I signed up for an avalanche safety course: AIARE 1 at Rocky Mountain National Park. It was my second time using my splitboard, and it was a disaster. Trying to focus on learning while also catching my breath on the uphill, and transitioning my dang splitboarding bindings felt like total mayhem. I would not recommend the experience. On top of that, one of the instructors was making fun of all the splitboarders, saying: “And this is why you should switch to skiing.”
I’m glad I took my AIARE 1 to learn how to do companion rescue, spot terrain traps and safely navigate avalanche terrain, but I wished there had been a community to help walk me through realistic steps to confidently get into backcountry riding. My journey into the backcountry was a bumpy ride full of unwelcoming barriers at every twist and turn. I was the only BIPOC rider in that course and on most backcountry tours for my first year. More experienced backcountry riders did not seem excited to have me learning alongside them. I was excluded from group photos for some reason (it might have been that I did not fit the “image”). My feelings of being treated differently were constantly gaslighted, and people would speak for me on my own skill level without my permission.
There is already a large barrier to entry into backcountry skiing and splitboarding when it comes to skills, knowledge, and gear, and we do not need another barrier to our community. It’s time to diversify the backcountry and provide welcoming and safe spaces for everyone. From feeling unheard, unseen, and outcast, my first year splitboarding made me want to give up on this sport and community entirely. I never want anyone to endure those feelings in the backcountry, and that is what sparked the momentum to create Backcountry Together.

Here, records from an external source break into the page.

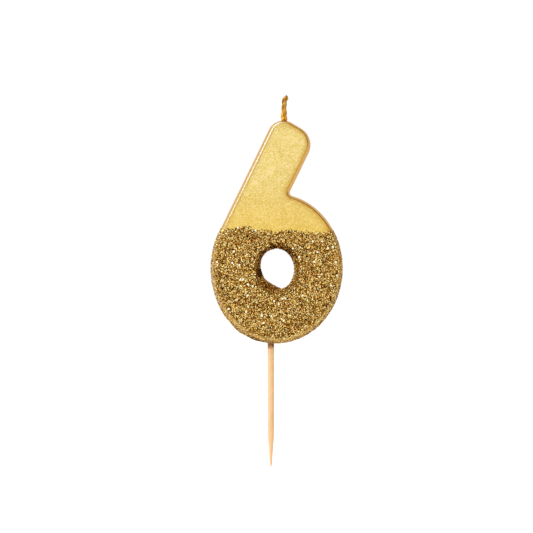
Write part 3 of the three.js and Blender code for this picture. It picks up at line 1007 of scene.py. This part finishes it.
def wick():
    """Three ridged yarns in a flat plait, drawn in towards the tip, where fibres stand loose."""
    rng = np.random.default_rng(31)
    route, at = smooth_route(WICK_ROUTE, WICK_STEPS)
    tangents = unit(np.gradient(route, axis=0))
    across = np.stack([tangents[:, 2], np.zeros(len(route)), -tangents[:, 0]], 1)
    share = at / at[-1]
    fullness = np.interp(route[:, 2], *WICK_FULLNESS)
    material = wick_material()
    for number in (1, 2, 3):
        turn = 2 * math.pi * (at / PLAIT_PITCH + number / 3)
        path = route + across * (PLAIT_HALF_WIDTH * fullness * np.sin(turn))[:, None]
        path[:, 1] += PLAIT_HALF_DEPTH * fullness * np.sin(2 * turn)
        kept = (share > YARN_START) & (share < 1 - YARN_STAGGER * (number % 3))
        path = path[kept]
        radii = STRAND_RADIUS * fullness[kept]
        yarn = tube(path, radii, YARN_SIDES, YARN_RIDGES, YARN_RIDGE_HEIGHT, YARN_TWIST)
        fibres = [loose_fibre(path[FIBRE_FOOT], rng) for _ in range(LOOSE_FIBRES)]
        vertices, quads, ends = joined([yarn, *fibres])
        piece = mesh_object(f"wick_yarn_{number}", vertices, [quads, ends], [material])
        declare(piece, f"wick_strand_{number}")


def pick():
    """The turned birch pick: a slightly uneven shaft, a tool-cut taper and a blunt tip."""
    levels = np.append(np.arange(PICK_HIGH[2], PICK_LOW[2], -PICK_STEP), PICK_LOW[2])
    radii = np.interp(levels, *PICK_PROFILE)
    around = np.arange(PICK_SIDES) * 2 * math.pi / PICK_SIDES
    ring = np.stack([np.cos(around), np.sin(around)], 1)
    vertices = np.array([[x * r, y * r, z] for z, r in zip(levels, radii) for x, y in ring])
    out = unit(vertices * [1, 1, 0])
    vertices += out * layered_noise(vertices * STREAK_STRETCH, PICK_STREAKS)[:, None]
    quads = ring_quads(len(levels), PICK_SIDES)[:, [0, 3, 2, 1]]
    top = np.arange(PICK_SIDES)[None, :]
    bottom = ((len(levels) - 1) * PICK_SIDES + np.arange(PICK_SIDES))[::-1][None, :]
    piece = mesh_object("birch_pick", vertices, [quads, top, bottom], [pick_material()])
    declare(piece, "wooden_pick")


GLUE_THICKNESS = 0.04
GLUE_MARGIN = 0.6


def glue_film():
    """The dried glue between the lacquer and the glitter, stopping just under the glitter's edge."""
    vertices, quads, triangles, _ = numeral_surface(
        spacing=0.7, face_spacing=1.4, grow=(0.06, 0.03, 0.06), seed=13, pool=True
    )
    low = below_line(vertices, -GLUE_MARGIN)
    faces = [quads[low[quads].all(1)], triangles[low[triangles].all(1)]]
    piece = mesh_object("glue_film", vertices, faces, [glue_material()])
    thicken(piece, GLUE_THICKNESS)
    declare(piece, "adhesive_coat")


# ---------------------------------------------------------------- stage

FRAME_WIDTH = 170.56  # millimetres across the picture, at the depth that the camera is aimed at
CAMERA_AIM = (-1.4, 2, 24.5)
LENS = 180
SENSOR = 36


def camera():
    data = bpy.data.cameras.new("camera")
    data.lens = LENS
    data.sensor_width = SENSOR
    thing = bpy.data.objects.new("camera", data)
    x, y, z = CAMERA_AIM
    thing.location = x * MM, (y - FRAME_WIDTH * LENS / SENSOR) * MM, z * MM
    thing.rotation_euler = (math.pi / 2, 0, 0)
    bpy.context.scene.collection.objects.link(thing)
    bpy.context.scene.camera = thing


FLOOR_HALF_SIZE = 3000
FLOOR_GAP = 0.3  # millimetres below the pick's tip
FLOOR_GLOW = 0.5
FLOOR_BOUNCE = 0.3


def floor():
    """A pale sheet with a glow of its own, brighter to the camera than to the candle."""
    corners = np.array([[-1, -1, 0], [1, -1, 0], [1, 1, 0], [-1, 1, 0]]) * FLOOR_HALF_SIZE
    level = [0, 0, PICK_LOW[2] - FLOOR_GAP]
    material, tree, shader = new_material("pale_floor", Roughness=0.9)
    colour = ramp(tree, noise_node(tree, 3, 2), (0.3, (0.78, 0.78, 0.78)), (0.7, (0.8, 0.8, 0.8)))
    tree.links.new(colour, shader.inputs["Base Color"])
    shader.inputs["Emission Color"].default_value = (1, 1, 1, 1)
    seen = tree.nodes.new("ShaderNodeLightPath").outputs["Is Camera Ray"]
    glow = in_range(tree, seen, 0, 1, FLOOR_BOUNCE, FLOOR_GLOW)
    tree.links.new(glow, shader.inputs["Emission Strength"])
    plane = mesh_object("floor", corners + level, [[[0, 1, 2, 3]]], [material])


def softbox(name, location, target, size, power):
    """A rectangular lamp in metres and watts, turned to its target."""
    data = bpy.data.lights.new(name, "AREA")
    data.shape = "RECTANGLE"
    data.size, data.size_y = size
    data.energy = power
    thing = bpy.data.objects.new(name, data)
    thing.location = location
    thing.rotation_euler = (Vector(target) - Vector(location)).to_track_quat("-Z", "Y").to_euler()
    bpy.context.scene.collection.objects.link(thing)


BRIGHT_SIDE = (-0.93, 0, -0.37)
ROOM_STRENGTH = 1.5


def dotted(tree, vector, fixed):
    """How far a vector points along a fixed direction."""
    node = tree.nodes.new("ShaderNodeVectorMath")
    node.operation = "DOT_PRODUCT"
    tree.links.new(vector, node.inputs[0])
    node.inputs[1].default_value = fixed
    return node.outputs["Value"]


def studio():
    """A white room, dimmer above the candle's right and behind it, with a soft key and a left strip."""
    world = bpy.data.worlds.new("studio")
    bpy.context.scene.world = world
    world.use_nodes = True
    tree = world.node_tree
    background = tree.nodes["Background"]
    where = tree.nodes.new("ShaderNodeTexCoord").outputs["Generated"]
    around = ramp(
        tree, in_range(tree, dotted(tree, where, BRIGHT_SIDE), -1, 1, 0, 1),
        (0.0, (0.2, 0.12, 0.05)), (0.15, (0.26, 0.16, 0.08)), (0.34, (0.5, 0.42, 0.34)),
        (0.5, (0.93, 0.93, 0.93)), (0.66, (0.64, 0.62, 0.59)), (0.9, (0.6, 0.6, 0.6)),
    )
    behind = in_range(tree, dotted(tree, where, (0, 1, 0)), 0.05, 0.4, 0, 1)
    across = in_range(tree, dotted(tree, where, (1, 0, 0)), -0.3, 0.3, 0, 1)
    far_side = ramp(tree, across, (0, (0.66, 0.66, 0.66)), (1, (0.58, 0.58, 0.58)))
    tree.links.new(blended(tree, around, far_side, behind), background.inputs["Color"])
    background.inputs["Strength"].default_value = ROOM_STRENGTH
    seen = tree.nodes.new("ShaderNodeBackground")
    seen.inputs["Color"].default_value = (1, 1, 1, 1)
    path = tree.nodes.new("ShaderNodeLightPath")
    mix = tree.nodes.new("ShaderNodeMixShader")
    tree.links.new(path.outputs["Is Camera Ray"], mix.inputs["Fac"])
    tree.links.new(background.outputs["Background"], mix.inputs[1])
    tree.links.new(seen.outputs["Background"], mix.inputs[2])
    tree.links.new(mix.outputs["Shader"], tree.nodes["World Output"].inputs["Surface"])
    softbox("key", location=(-0.45, -0.42, 0.5), target=(0, 0, 0.03), size=(0.4, 0.5), power=1.3)
    softbox(
        "left_strip",
        location=(-0.388, -0.01, 0.546), target=(0, 0, 0.05), size=(0.035, 0.55), power=0.66,
    )
    bpy.context.scene.view_settings.view_transform = "Standard"


wax_casting()
gold_skin()
glue_film()
crust_bed()
glitter()
wick()
pick()
camera()
floor()
studio()
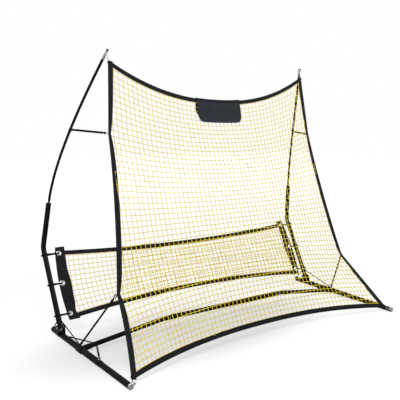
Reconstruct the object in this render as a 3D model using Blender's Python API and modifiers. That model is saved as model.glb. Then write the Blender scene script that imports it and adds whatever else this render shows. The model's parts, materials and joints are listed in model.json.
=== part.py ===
# Soccer rebound net: a large curved net and a low rear net on a folding tube frame.
# Metres, +Z up. X runs across the net, Y from the front of the frame to its rear.
# The origin is on the floor, at the centre of the frame's outline.

import math

import bmesh
import bpy
from mathutils import Matrix, Vector

# Fits

TOUCH_GAP = 0.0003
SLIDE_GAP = 0.0003
TUBE_SIDES = 16

# Rails

FRONT_WIDTH = 2.000
RAIL_SPLAY = 0.043
RAIL_LENGTH = 0.957
RAIL_DIAMETER = 0.035
TUBE_WALL = 0.0012
RAIL_JOINT_Y = 0.315
RAIL_INSERT = 0.100

# Crossbar

HUB_Y = 0.558
HUB_LENGTH = 0.060
HUB_WALL = 0.0035
ARM_SOCKET_LENGTH = 0.034
ARM_SOCKET_WALL = 0.0024
CROSSBAR_DIAMETER = 0.028
CROSSBAR_RISE = 0.070
CROSSBAR_BEND_FROM_RAIL = 0.516
CROSSBAR_BEND_LENGTH = 0.016
CROSSBAR_INSERT = 0.070
HUB_TO_ARM_BORE = 0.024

# Snap buttons

BUTTON_RADIUS = 0.0042
BUTTON_PROUD = 0.0030
BUTTON_ROUND = 0.0018
BUTTON_FLANGE_RADIUS = 0.0062
BUTTON_FLANGE_THICKNESS = 0.0012
BUTTON_FROM_TUBE_END = 0.018
SPRING_WIDTH = 0.0060
SPRING_THICKNESS = 0.0008
SPRING_LENGTH = 0.036
SPRING_DROP = 0.0060

# Uprights

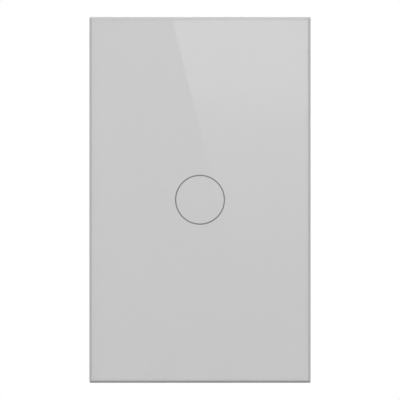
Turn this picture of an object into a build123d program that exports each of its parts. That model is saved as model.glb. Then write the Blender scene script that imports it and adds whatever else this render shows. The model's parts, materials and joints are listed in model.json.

Backcountry Together is a community and organization that aims to lower the barrier to entry into backcountry splitboarding and skiing for BIPOC and ally riders. It’s the community I wished I’d had when I was first starting out. We meet resort riders who are interested in transitioning to backcountry riding where they are familiar and comfortable, putting aside preconceived notions and diving into the experience with enthusiasm and warm inclusivity.
Arapahoe Basin Ski Area partners with us for our in-bounds uphill meetups, waiving fees for our community members. Deuter/ Ortovox lends us beacons, shovels, probes, and backpacks, and Weston lets us borrow demo backcountry setups. For our meetups in town, Patagonia Denver and Arc’teryx Colorado have hosted community gatherings to help educate about the opportunities to try a backcountry setup and the steps to safely get into backcountry riding.
In February of last year, we met up at A-Basin at the crack of dawn. Before long we were uphilling at a conversational pace up to Black Mountain Lodge. We all knew this was the start of something special.